# Thread: Proving identities without Venn diagrams

1. ## Proving identities without Venn diagrams

Hi,

We are having some problems proving identities without Venn diagrams and wonder if anyone can help.

A\B = A\(AnB)

We can do this using Venn diagrams but have no idea how to do it without.

Thanks for any help.

2. Originally Posted by jnick
We are having some problems proving identities without Venn diagrams and wonder if anyone can help.
A\B = A\(AnB)
$A\setminus B=A\cap B^c=A\cap(A^c\cup B^c)=A\setminus(A\cap B)$

3. Originally Posted by Plato
$A\setminus B=A\cap B^c=A\cap(A^c\cup B^c)=A\setminus(A\cap B)$
Hi,

Thanks for the quick reply. Could you explain what $B^c$ means as we haven't seen this symbol before and can't find it in our text book(Rosen). Thanks again.

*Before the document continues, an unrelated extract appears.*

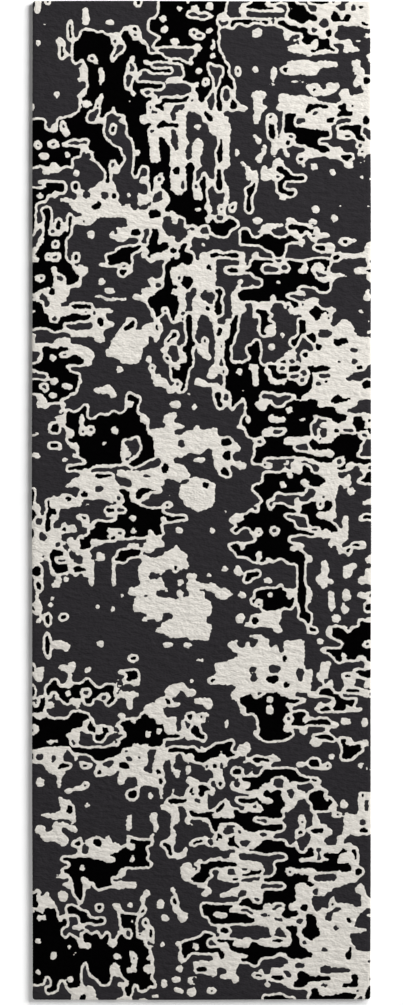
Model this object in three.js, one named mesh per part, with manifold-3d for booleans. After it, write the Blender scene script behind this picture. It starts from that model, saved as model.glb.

4. Originally Posted by jnick
Could you explain what $B^c$ means as we haven't seen this symbol before and can't find it in our text book(Rosen).
It means complement. Rosen uses $\overline{B}$ for the same notation.

5. Originally Posted by Plato
It means complement. Rosen uses $\overline{B}$ for the same notation.

Perfect. Thanks for the help!